I looked out of the window, it was so beautiful. The lake's scintillating water created perfect reflections. Bright was the sunshine glow. I smiled. My mobile was blinking more than my eyes now. It caught my attention. The number was not stored in my mobile. I pretended to be busy at work and it was unanswered. I spoke to one of my colleagues and my phone vibrated. This was my friend. He was on his way to buy a camera for my housemate. We decided on a specific model in the morning after some research. I lost attention to his speech, more towards a new email that popped up. I continued reading, it was about my tax refunds. The agent replied there would be less returns than expected during our meeting. I misread that and panicked. I thought I had to pay more. Noway I said to myself. But my friend without realising my state of mind, continued talking. I asked him to stop and walked out in the lobby to talk. Air seemed to be fresh relatively. I spoke and realised how I misread the email. Spoke for a few minutes.

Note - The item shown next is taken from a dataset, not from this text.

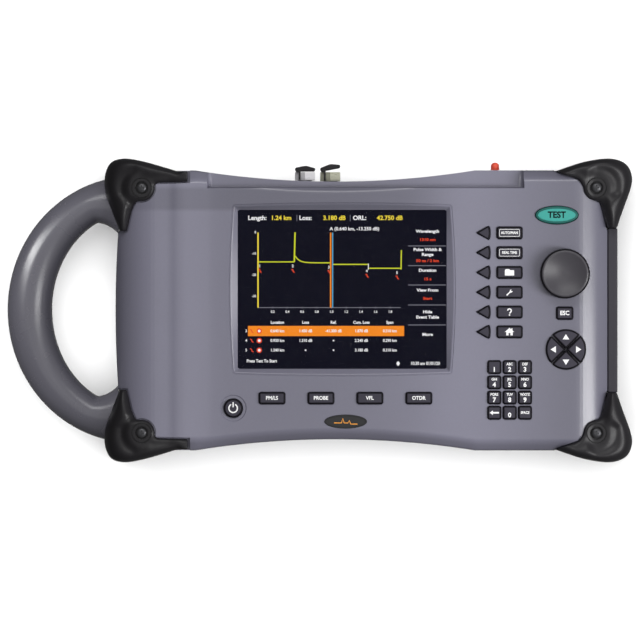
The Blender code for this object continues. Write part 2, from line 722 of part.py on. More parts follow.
def make_vfl_cap():
    """Red push-on cap, a cup over the fault locator's ferrule."""
    base_y = HALF_HEIGHT + GAP
    cap = rod("vfl_cap", VFL_CAP_R, (VFL_X, base_y, PORT_Z), (VFL_X, VFL_CAP_END_Y, PORT_Z),
              "vfl_cap", sides=20)
    bore = rod("vfl_cap_bore", VFL_BORE_R, (VFL_X, base_y - 2.0, PORT_Z),
               (VFL_X, VFL_CAP_END_Y - 1.2, PORT_Z), sides=12)
    return shade_round(cut(cap, bore))


# --- handle, bumpers, screws and guard ------------------------------------------------------------------

def handle_sweep(name, distance, start, end, stations, finish=None):
    """C-shaped grip: an oval section swept round an ellipse, its surface moved out."""
    bm = bmesh.new()
    rings = []
    for i in range(stations + 1):
        angle = math.radians(start + (end - start) * i / stations)
        c, s = math.cos(angle), math.sin(angle)
        outer = Vector((HANDLE_OUTER[0] * c, HANDLE_OUTER[1] * s))
        inner = Vector((HANDLE_INNER[0] * c, HANDLE_INNER[1] * s))
        if abs(inner.x) < HANDLE_ROOT[0]:
            reach = HANDLE_ROOT[1] - ROOT_CURVE * (HANDLE_ROOT[0] - abs(inner.x)) ** 2
            inner.y = math.copysign(min(abs(inner.y), reach), s)
        middle, across = (outer + inner) / 2, (outer - inner) / 2
        across += across.normalized() * distance
        ring = []
        for k in range(16):
            turn = 2.0 * math.pi * k / 16
            u = math.copysign(abs(math.cos(turn)) ** 0.8, math.cos(turn))
            w = math.copysign(abs(math.sin(turn)) ** 0.8, math.sin(turn))
            point = middle + across * u
            ring.append((HANDLE_CENTRE[0] + point.x, HANDLE_CENTRE[1] + point.y,
                         HANDLE_Z + (HANDLE_HALF_DEPTH + distance) * w))
        rings.append(ring)
    loft(bm, rings)
    return add_object(name, bm, finish)


def make_handle(outside):
    handle = handle_sweep("carry_handle", 0.0, 92.0, 268.0, 18, "handle")
    return shade_round(cut(handle, outside))


def left_bumper_outline():
    """Plan of the upper left bumper: outer corner, tip along the side, boss and arm."""
    outer = smooth(LEFT_BUMPER_EDGE)
    boss = arc(SCREW_CENTRES["top_left"], BOSS_R, -115.0, 22.0, 6)
    return [(-85.7, 89.7), *outer, (-124.9, 51.2), (-121.8, 64.0), *boss, (-85.7, 82.9)]


def right_bumper_outline():
    """Plan of the upper right bumper: arm, outer corner, limb along the side and boss."""
    outer = smooth(RIGHT_BUMPER_EDGE)
    boss = arc(SCREW_CENTRES["top_right"], BOSS_R, 178.0, 285.0, 6)
    return [*outer, (166.5, 84.6), *boss, (182.4, 64.0), (185.7, 53.3)]


def bumper_profile():
    """Top surface of the bumpers along X, over the front casing's own surface."""
    left = [(-103.0 - 38.0 * math.sin(a), 73.6 - 15.0 * (1.0 - math.cos(a)))
            for a in (math.radians(75.0 - 15.0 * i) for i in range(6))]
    right = [(165.0 + 38.0 * math.sin(a), 72.4 - 12.0 * (1.0 - math.cos(a)))
             for a in (math.radians(15.0 * i) for i in range(6))]
    return [*left, (RIDGE_X, RIDGE_Z + BUMPER_LIFT), (PANEL_START_X, PANEL_Z + BUMPER_LIFT),
            *right]


def make_bumper(name, corner, outline, outside, handle_space, top_prism):
    """Rubber bumper wrapped round one corner, hollowed by the casing that it fits."""
    bm = bmesh.new()
    stack(bm, (grow(outline, -1.2), 0.0), (outline, 1.8), (outline, 90.0))
    bumper = add_object(name, bm, "bumper")
    combine(bumper, top_prism, "INTERSECT")
    cut(bumper, outside)
    if "left" in name:
        cut(bumper, handle_space)
    x, y = corner
    seat = front_z(x) + SCREW_SEAT
    cut(bumper, rod(name + "_recess", SCREW_RECESS_R, (x, y, seat), (x, y, 90.0), sides=20),
        rod(name + "_hole", SCREW_HOLE_R, (x, y, 50.0), (x, y, 90.0), sides=12))
    return bumper


def make_screw(name, corner):
    """Pan-head screw from the bumper down into the rear casing's post."""
    x, y = corner
    seat = front_z(x) + SCREW_SEAT + GAP
    profile = [(0.0, seat + 2.0), (SCREW_HEAD_R - 0.7, seat + 1.9), (SCREW_HEAD_R, seat + 1.2),
               (SCREW_HEAD_R, seat), (SCREW_SHANK_R, seat), (SCREW_SHANK_R, SCREW_END_Z),
               (0.0, SCREW_END_Z)]
    return turned(name, profile, (x, y, seat), "screw", steps=16)


def make_guard():
    """Flat strip along the right side, between the two right bumpers."""
    guard = box("side_guard", (GUARD_X[0], -GUARD_HALF_Y, GUARD_Z[0]),
                (GUARD_X[1], GUARD_HALF_Y, GUARD_Z[1]), "guard")
    bevel = guard.modifiers.new("edges", "BEVEL")
    bevel.width = 1.5 * MM
    bevel.segments = 2
    bevel.limit_method = "ANGLE"
    return guard


# --- casings ------------------------------------------------------------------

def wall_openings():
    """Round openings: screws from the front, ports and ferrule through the connector wall."""
    bm = bmesh.new()
    for x, y in SCREW_CENTRES.values():
        add_rod(bm, 2.0, (x, y, SEAM_Z + 5.0), (x, y, 90.0), 12)
    for x in PORT_CENTRES.values():
        add_rod(bm, PORT_NECK_R + 0.5, (x, 70.0, PORT_Z), (x, 95.0, PORT_Z), 20)
    add_rod(bm, 1.9, (VFL_X, 80.0, PORT_Z), (VFL_X, 95.0, PORT_Z), 12)
    add_rod(bm, KNOB_SHAFT_R + 0.6, (*KNOB_CENTRE, 60.0), (*KNOB_CENTRE, 80.0), 20)
    return add_object("wall_openings", bm, None)


def make_front_casing(key_openings):
    """Front shell with the screen, key, knob, port and screw openings, and the bay."""
    casing = casing_half("front_casing", SEAM_Z + GAP, PANEL_Z)
    combine(casing, profile_prism("front_surface", front_profile()), "INTERSECT")
    hollow = envelope("front_hollow", -WALL)
    bay_backing = box("bay_backing", (BAY_X[0] - WALL, BAY_Y - WALL, BAY_Z - WALL),
                      (BAY_X[1] + WALL, 120.0, 90.0))
    cut(hollow, bay_backing)
    bay = box("connector_bay", (BAY_X[0], BAY_Y, BAY_Z), (BAY_X[1], 120.0, 90.0))
    return cut(casing, hollow, bay, screen_cutter(), key_openings, wall_openings())


def make_rear_casing():
    """Rear shell with the screw posts and the stepped opening of the battery door."""
    casing = casing_half("rear_casing", REAR_Z - 1.0, SEAM_Z)
    cut(casing, envelope("rear_hollow", -WALL))
    for name, (x, y) in SCREW_CENTRES.items():
        post = rod(f"post_{name}", SCREW_POST_R, (x, y, REAR_Z + 1.5), (x, y, SEAM_Z - 0.5))
        combine(casing, post, "UNION")
    bm = bmesh.new()
    for x, y in SCREW_CENTRES.values():
        add_rod(bm, 1.8, (x, y, 20.0), (x, y, SEAM_Z + 5.0), 12)
    holes = add_object("post_holes", bm, None)
    recess = prism("door_recess", rounded_rectangle(DOOR_SIZE, 5.0, 3), -5.0,
                   REAR_Z + DOOR_THICKNESS + GAP)
    inner = [s - 2 * DOOR_LEDGE for s in DOOR_SIZE]
    through = prism("door_opening", rounded_rectangle(inner, 4.0, 3), -5.0, REAR_Z + WALL + 5.0)
    return cut(casing, holes, recess, through)


def build():
    """Make every piece of the instrument."""
    key_openings = make_keys()
    make_front_casing(key_openings)
    make_rear_casing()
    outside = envelope("casing_outside", GAP)
    handle_space = handle_sweep("handle_space", 0.5, 80.0, 280.0, 20)
    make_handle(outside)
    top_prism = profile_prism("bumper_top", bumper_profile())
    for name, corner in SCREW_CENTRES.items():
        outline = left_bumper_outline() if "left" in name else right_bumper_outline()
        if "bottom" in name:
            outline = mirror_y(outline)
        make_bumper(f"bumper_{name}", corner, outline, outside, handle_space, top_prism)
        make_screw(f"screw_{name}", corner)
    make_guard()
    make_knob()
    make_screen()
    make_board()
    make_mat()
    make_power()
    make_optics()
    for letter, x in PORT_CENTRES.items():
        make_port(letter, x)
    make_cap("a", PORT_CENTRES["a"], 0.0)
    make_cap("b", PORT_CENTRES["b"], CAP_B_REST)
    make_vfl_cap()


clear_scene()
PARTS = new_collection("optical_reflectometer")
CUTTERS = new_collection("cutters")
build()
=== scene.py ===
import json
import math

import bmesh
import bpy
from mathutils import Matrix, Vector

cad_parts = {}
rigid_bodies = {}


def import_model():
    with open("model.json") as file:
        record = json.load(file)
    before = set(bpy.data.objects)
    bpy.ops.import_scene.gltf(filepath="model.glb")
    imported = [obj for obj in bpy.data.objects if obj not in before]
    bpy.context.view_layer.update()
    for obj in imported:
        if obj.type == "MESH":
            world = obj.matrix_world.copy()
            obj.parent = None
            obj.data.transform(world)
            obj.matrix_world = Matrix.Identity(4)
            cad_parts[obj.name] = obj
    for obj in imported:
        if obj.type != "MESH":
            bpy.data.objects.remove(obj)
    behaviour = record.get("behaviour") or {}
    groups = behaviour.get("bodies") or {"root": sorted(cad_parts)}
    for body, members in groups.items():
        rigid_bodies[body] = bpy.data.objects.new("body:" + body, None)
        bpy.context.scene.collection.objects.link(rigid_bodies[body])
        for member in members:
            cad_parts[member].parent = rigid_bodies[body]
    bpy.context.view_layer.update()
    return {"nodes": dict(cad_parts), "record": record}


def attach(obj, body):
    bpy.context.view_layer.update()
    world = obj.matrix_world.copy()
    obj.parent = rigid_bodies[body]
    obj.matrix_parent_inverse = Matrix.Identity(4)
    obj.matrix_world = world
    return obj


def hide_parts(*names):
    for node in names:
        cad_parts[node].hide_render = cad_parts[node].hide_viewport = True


# Looks of the hand-held optical time-domain reflectometer.  The instrument lies on its back: X runs
# from the handle to the key side, Y to the connector edge, Z out of the screen.  Sizes are in
# millimetres, as in the CAD source, and meshes are written in metres.

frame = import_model()
BODY_OF = {node: body for body, nodes in frame["record"]["behaviour"]["bodies"].items()
           for node in nodes}
FIXED = "instrument"
MM = 0.001

# Casing, as in the CAD source
LEFT_X, RIGHT_X = -132.4, 185.3
HALF_HEIGHT = 90.4
WAIST_X, WAIST_HALF, WAIST_DEPTH = 9.5, 90.3, 7.2
LEFT_BOW, BOW_HALF = 2.0, 52.0
LEFT_CORNER_R, RIGHT_CORNER_R = 14.0, 11.0
WALL = 2.8
REAR_Z, REAR_CHAMFER = 3.3, 4.5
SEAM_Z = 36.0
SHOULDER_Z, PANEL_Z = 64.0, 70.0
EDGE_SLOPE = 8.0 / 7.3
GRIP_Z, GRIP_DROP, GRIP_FLAT_X = 71.0, 21.0, (-103.0, -99.0)
RIDGE_X, RIDGE_Z = -90.5, 72.2
PANEL_START_X, ROLL_START_X, ROLL_DROP = -69.5, 165.0, 10.0
GAP = 0.3

# Screen, bay, ports
SCREEN_CENTRE = (14.1, 13.6)
SCREEN_SIZE = (134.7, 102.5)
BEZEL_MARGIN, BEZEL_BOW = 3.0, (2.4, 1.4)
LCD_TOP_Z = 64.6
BAY_X, BAY_Y, BAY_Z = (-72.7, 131.2), 79.2, 62.0
PORT_CENTRES = {"a": -9.9, "b": 6.4}
PORT_Z, PORT_SIZE, PORT_END_Y = 48.0, 13.0, 89.4
CAP_PIVOT, STRAP_X = (-5.2, 91.1), -3.5
CAP_REST = {"a": 0.0, "b": 11.0}
VFL_X, VFL_CAP_R, VFL_CAP_END_Y = 113.0, 2.8, 95.6

# Keys
KEY_TOP_Z, KEY_BASE_Z, FLANGE_TOP_Z, KEY_FLANGE = 71.8, 63.6, 65.8, 0.6
KNOB_CENTRE, KNOB_R, KNOB_BASE_Z, KNOB_TOP_Z = (157.8, 23.7), 16.2, 70.4, 81.0
DPAD_CENTRE, DPAD_R, DPAD_GAP = (158.4, -25.2), 12.8, 1.1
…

I exchanged smiles with most of my colleagues. Smiles most expressive, its the end of the day. There was restlessness in few whereas a sign of relief in more. Mine conveyed the latter. I returned to my desk and read the email again. I looked at the clock and wasn't too far from leaving. There was some task to be completed. But it can be done tomorrow said my inner voice. I was lethargic.

I heard voices " cya tomorrow, have a gud nite....What are your plans for tonight? Hmmm...I am going Salsa....and it was a medley of voices. Thirty seconds past five. I winded up for the day. I greeted few and left for home. Thoughts of living without the housie scared me a bit. Its rare to find a person as joyful and as precious as one could be. Tears in my eyes, but no one focused as I was getting into the tram. It was overcrowded. I continued my journey.